Rebuilding Sonoma County: Residents, landscape scarred by fire in Mayacamas

Nearly a third of the 150 homes built along the Mayacamas ridgeline that separates Sonoma from Napa County were burned in the October wildfires.|

Special coverage

This story is part of a monthly series in 2018 chronicling the rebuilding efforts in Sonoma County's four fire zones: Coffey Park, Fountaingrove, the greater Mark West area and Sonoma Valley.

Read all of the Rebuild North Bay coverage

here.

High in the Mayacamas, the charred, spindly skeletons of knobcone pine reach in futility from the ash to the sky. The road is steep, narrow and winding, rising 2,000 feet from the valley floor to the ridgeline that separates Sonoma from Napa County.

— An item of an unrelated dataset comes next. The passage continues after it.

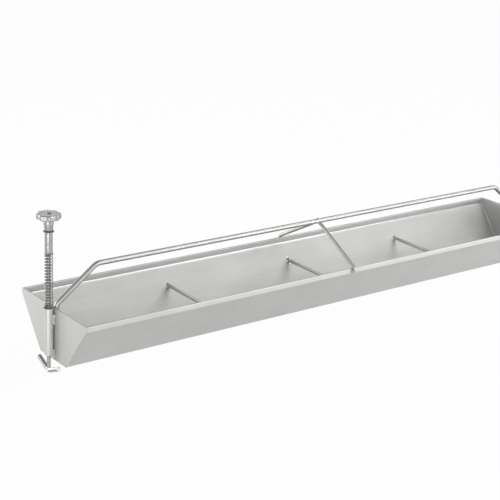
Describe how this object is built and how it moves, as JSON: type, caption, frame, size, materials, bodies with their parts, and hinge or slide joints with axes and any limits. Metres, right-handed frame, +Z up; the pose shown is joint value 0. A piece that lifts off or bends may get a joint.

It might be called inhospitable country, but 150 houses have been built up here since the homesteaders of the late 19th century first arrived. Nearly a third of the buildings were consumed during the October wildfires, which leveled 46 homes in the area and burned many other guesthouses, garages, wells and pumps.

At one, Lee Chadwick Rogers lost his life, fighting to defend his Cavedale Road home from the Nuns fire.

Allison Ash points out her house — 'the one with the arches,' she said, indicating a long ranch-style home on the far side of the canyon. It's surrounded by the barren landscape of the burn, and it seems a miracle the house survived.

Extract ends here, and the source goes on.